2.2.1 What are the costs and benefits of State-based regulation of the insurance industry?
2.2.2 What are the key Federal interests for establishing a presence or Start Printed Page 58941greater involvement in insurance regulation? What regulatory structure would best achieve these goals/interests?
2.2.3 Should the States continue to have a role (or the sole role) in insurance regulation? Insurance regulation is already somewhat bifurcated between retail and wholesale companies (e.g., surplus lines carriers). Does the current structure work? How could that structure be improved?

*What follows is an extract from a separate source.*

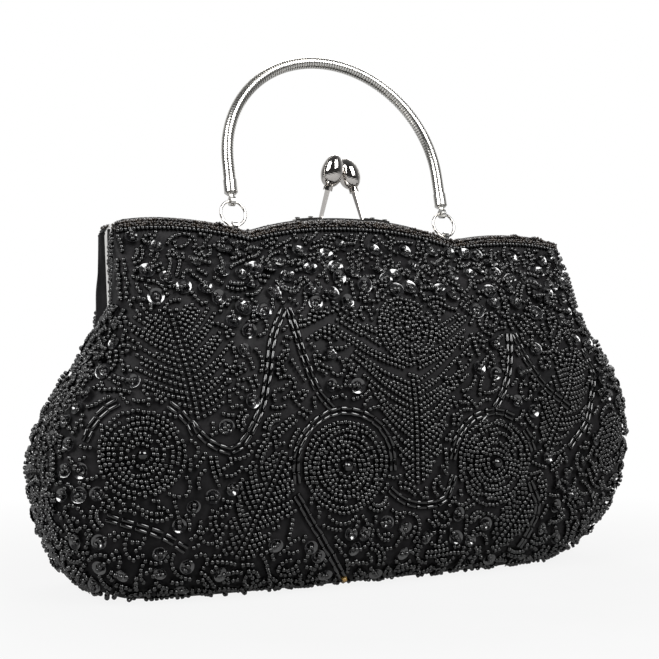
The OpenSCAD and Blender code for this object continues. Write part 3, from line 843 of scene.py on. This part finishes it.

2.2.4 States have taken an active role in some aspects of the insurance marketplace (e.g., workers' compensation and residual markets for hard to place risks) for various policy reasons. Are these policy reasons still valid? Are these necessarily met through State (as opposed to federal) regulation?
2.3 Securities and Futures
2.3.1 Is there a continued rationale for distinguishing between securities and futures products and their respective intermediaries?
2.3.2 Is there a continued rationale for having separate regulators for these types of financial products and institutions?
2.3.3 What type of regulation would be optimal for firms that provide financial services related to securities and futures products? Should this regulation be driven by the need to protect customers or by the broader issues of market integrity and financial system stability?
2.3.4 What is the optimal role for the states in securities and futures regulation?
2.3.5 What are the key consumer/investor protection elements associated with products offered by securities and futures firms? Should there be a regulatory distinction among retail, institutional, wholesale, commercial, and hedging customers?
2.3.6 Would it be useful to apply some of the principles of the Commodity Futures Modernization Act of 2000 to the securities regulatory regime? Is a tiered system of regulation appropriate? Is it appropriate to make distinctions based on the relative sophistication of the market participants and/or the integrity of the market?Start Signature
Dated: October 11, 2007.
Executive Secretary of the Treasury.